Nevertheless, the hope for an English Bible lived. In the 16th century William Tyndale, a brilliant young priest, defied the Church of Rome. He took up where John Wycliffe left off to bring the Bible to the common people. Hunted by Church authorities, Tyndale worked as an outlaw on-the-run. Moving from place to place about Europe he translated the Bible into English from the original languages, and then smuggled his work back to England. He was captured, condemned, and executed in 1536.

Though Tyndale died, the dream lived on. In the providence of God, not only were English Bibles produced, but also the Scriptures have been translated into hundreds of languages and dialects throughout the world.

In the 18th century, young Mary Jones prompted a key surge in Bible production. As a teenager she saved her money and walked barefoot 25 miles to buy a Bible of her own. Her example is credited with inspiring the formation of Bible Societies that now provide millions of copies worldwide every year.

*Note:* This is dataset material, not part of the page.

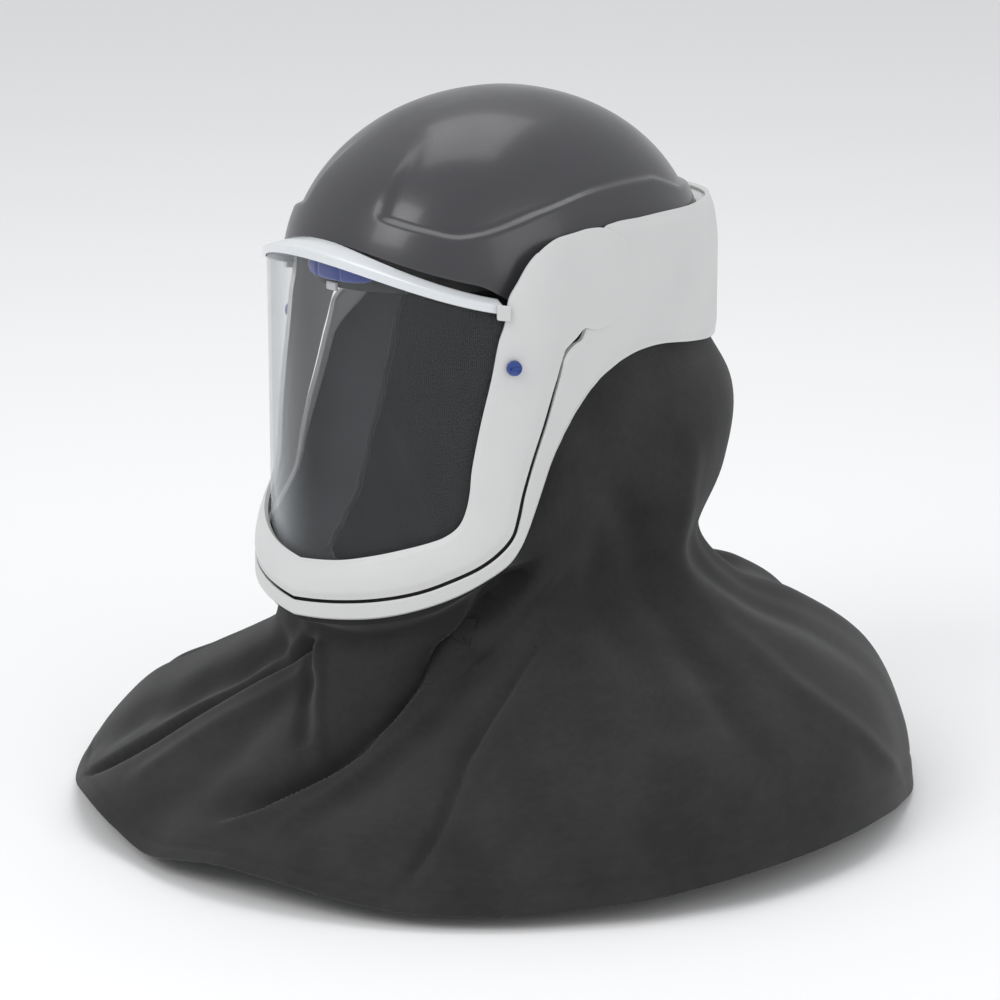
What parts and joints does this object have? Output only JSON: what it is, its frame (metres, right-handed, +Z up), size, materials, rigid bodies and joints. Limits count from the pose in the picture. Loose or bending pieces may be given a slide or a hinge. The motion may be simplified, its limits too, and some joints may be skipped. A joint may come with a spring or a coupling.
{
  "type": "powered respirator helmet with shroud",
  "caption": "Powered respirator helmet: hard crown shell, white wrap-around band, lifting clear visor, air inlet and a dark cloth shroud that falls over the shoulders.",
  "frame": {"origin": "middle of the wearer's head at the level of the head band, where the helmet sits on the head", "axes": "+Z up, the wearer faces -Y, +X is the wearer's left"},
  "size_m": [0.53, 0.53, 0.4382],
  "materials": {
    "shell_plastic": "satin dark grey moulded shell",
    "white_plastic": "off-white moulded plastic",
    "rail_plastic": "pale polished rail",
    "lens_plastic": "clear polycarbonate",
    "blue_plastic": "blue moulded button",
    "blue_foam": "blue fabric over foam",
    "black_plastic": "black moulded plastic",
    "seal_cloth": "dark grey coated cloth",
    "shroud_cloth": "dark grey woven cloth"
  },
  "bodies": {
    "helmet": {"crown_shell": "shell_plastic", "band_frame": "white_plastic", "headband": "black_plastic", "brow_pad": "blue_foam", "face_seal": "seal_cloth", "air_inlet": "black_plastic", "shroud": "shroud_cloth"},
    "visor": {"visor_frame": "white_plastic", "visor_rail": "rail_plastic", "visor_lens": "lens_plastic", "lens_lock_left": "blue_plastic", "lens_lock_right": "blue_plastic", "pivot_pin_left": "black_plastic", "pivot_pin_right": "black_plastic"}
  },
  "joints": [
    {"name": "visor_lift", "type": "hinge", "parent": "helmet", "child": "visor", "pos_m": [0, -0.0136, 0.0075], "axis": [-1, 0, 0], "range_deg": [0, 80]}
  ]
}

God has been good to our nation. He has given us Bibles in abundance. But we must study them. In public and in private we must study the parables, and beyond that, we must find out the meaning of all the Scriptures. There is no better way to redeem time. May God make us a Church built upon the Book, the Bible, God’s Holy Word. Bishop Anderson once noted:

The Bible is . . .

The charter of all true liberty,
The forerunner of civilization,
The molder of institutions and government,
The fashioner of law,
The secret of national progress.

The Bible is . . .

The ornament of literature,
The friend of science,
The inspiration of philosophers,
The textbook of ethics,
The light of intellectuals,


The answer to the deepest longing
of the human heart.

The Bible is . . .

The illuminator of darkness,
The foe of superstition,
The slayer of sin,


The regulator of all high and worthy standards.

The Bible is . . .

The comfort in sorrow,
The strength in weakness,
The pathway in perplexity,
The way of escape in the hour of temptation,


The power in the day of prayer.

The Bible is . . .

The begetter of life,
The promise of the future,
The star of death’s night,
The glory of God,


The guide and hope and inspiration of man.